O principal argumento da Rússia para assinar o contrato é que quanto mais intensa for a confrontação entre os EUA e a China, mais necessário será um fornecedor seguro da Rússia, já que, no final das contas, os EUA tentarão interromper os fornecimentos de energia para a China via marítima,
diz Yushkov.
"Em condições de um possível bloqueio das rotas marítimas, a economia da China pode enfrentar dificuldades no futuro para obter GNL. Enquanto isso, a Rússia assegura a estabilidade das entregas por meio do trajeto continental do gasoduto", concorda Roginsky.
"A longo prazo, o projeto é vantajoso para ambos os países: a China poderá mitigar os riscos de escassez, que aumentaram após as guerras comerciais, enquanto a Rússia poderá aumentar a receita de exportação, o que é importante para a estabilidade macroeconômica", diz Sergey Tereshkin, diretor geral da Open Oil Market.
A construção da "Força da Sibéria - 2" pode levar tanto tempo quanto a construção do primeiro gasoduto. "A construção da 'Força da Sibéria - 2' pode levar cerca de cinco anos e custar pelo menos 1,5 trilhões de rublos, se basearmos na experiência do projeto 'Força da Sibéria - 1': o acordo foi assinado em 2014, e o primeiro gás começou a ser fornecido em dezembro de 2019. Além disso, a construção da 'Força da Sibéria - 1' custou pelo menos 1,1 trilhões de rublos", acredita Sergey Tereshkin.

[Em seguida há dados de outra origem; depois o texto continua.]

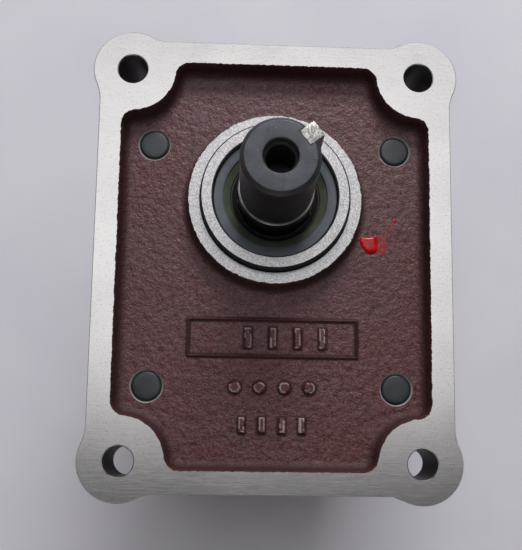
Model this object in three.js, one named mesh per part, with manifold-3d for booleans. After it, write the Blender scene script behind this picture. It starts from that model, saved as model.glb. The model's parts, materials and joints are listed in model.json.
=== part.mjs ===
// Right angle bevel gearbox. Units are millimetres and +Z is up.
// The gearbox stands on its rear cover. The input shaft's axis is the Z axis, and the origin is where
// that axis meets the flat rear face. The output shaft lies along Y and leaves the case towards +Y.

import * as THREE from 'three';
import { mergeVertices } from 'three/addons/utils/BufferGeometryUtils.js';
import Module from 'manifold-3d';

const wasm = await Module();
wasm.setup();

// Driving dimensions -----------------------------------------------------------------------------

const rimZ = 150;                  // rear face to the machined rim of the front housing
const crossZ = 52;                 // rear face to the output shaft's axis
const patternY = -26;              // centre of the bolt patterns, below the input axis
const fit = 0.15;                  // radial gap between pieces that fit in or on each other
const seat = 0.1;                  // gap between faces that rest on each other
const running = 0.3;               // least gap between pieces that move past each other

// Sides of the rounds, by how much their roundness matters.
const fine = 30;
const hubSides = 24;
const plain = 20;
const innerSides = 18;
const holeSides = 16;
const small = 12;
const threadSides = 8;

const flange = {
  thickness: 28, halfWidth: 72, halfHeight: 92,
  holeX: 59, holeY: 79.5, holeRadius: 6,
  earRadius: 16, sideBlend: 18, endBlend: 12,
};
const recess = { depth: 7.5, halfWidth: 63, halfHeight: 83, islandRadius: 17.5, corner: 6 };
const boss = { radius: 35, spigotRadius: 30, spigotHeight: 5, chamfer: 1.2 };
const bearingHub = { radius: 32, length: 21 };
const castBackDepth = 10;          // hollow in the back of the front housing, round the bearing hub
const castMark = {
  height: 1.2, sunk: 1, line: 1.6, frameHalfWidth: 34, frameHalfHeight: 7.5, frameY: -56,
  barWidth: 2.4, barLength: 8, pipRadius: 2.6, pipY: -76, lowBarWidth: 7, lowBarY: -92,
};

// Screws and plugs. A threaded hole and the thread in it are both plain rounds, a fit apart.
const housingScrew = {
  spacing: 50, radius: 6, acrossFlats: 18, headHeight: 7.5, flange: 16,
  chamfer: 0.9, tipChamfer: 0.8, standOut: 0.3, clearance: 0.5,
};
const coverScrew = {
  radius: 3, headRadius: 6, rim: 0.4, sunk: 0.4, length: 20, clearance: 0.4, headClearance: 0.6,
  socket: 4, socketDepth: 3, threadDepth: 22,
};
const capScrew = {
  circle: 35.7, radius: 2.5, headRadius: 4.25, headHeight: 5, length: 20, socket: 4, socketFloor: 2.5,
  clearance: 0.4, threadDepth: 19,
};

// The gear case is a box with its corners cut off: outer half width, ends, and cut-off lines.
const gearCase = { halfWidth: 54, top: 42, bottom: -80, topCut: 58, bottomCut: 107, wall: 7.5, flange: 12 };
const jointPlate = { halfWidth: 62, top: 48, bottom: -88, corner: 12 };
const flangeOutset = 6;            // how far the rear joint stands out from the gear case
const outputHub = {
  radius: 41, driveEnd: 66, blindEnd: -88, shoulder: 26, innerBoss: 12.5, innerBossStep: 3,
};
const gasketThickness = 0.8;
const coverThickness = 10;

const keySize = 6.35;              // quarter inch square keys on both shaft ends
const shaftEnd = { radius: 14.2875, length: 34.9, chamfer: 1.55 };
const inputTip = rimZ + 48.3;
const sealJournal = 15.08;         // radius under the input seal
const centreHole = { radius: 6.25, step: 1, depth: 24, drillPoint: 3, mouth: 3, mouthSlope: 1 };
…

No entanto, Roginsky acredita que isso pode ser feito mais rápido - em três a três anos e meio, uma vez que a documentação do projeto já está preparada e concordada por todas as partes. Além disso, parte da infraestrutura de gasoduto e os campos desenvolvidos já estão disponíveis na Rússia, ao contrário da "Força da Sibéria - 1", onde foi preciso desenvolver os campos do zero, o que levou mais tempo e dinheiro.
Contudo, será necessário construir um gasoduto no território da Mongólia, e ainda não está claro quem assumirá essa responsabilidade. "A nova construção pode custar entre 200 a 280 milhões de rublos por quilômetro da parte linear e cerca de 1,4 a 1,6 bilhões de rublos para a estação de compressão de potência necessária", conclui Roginsky.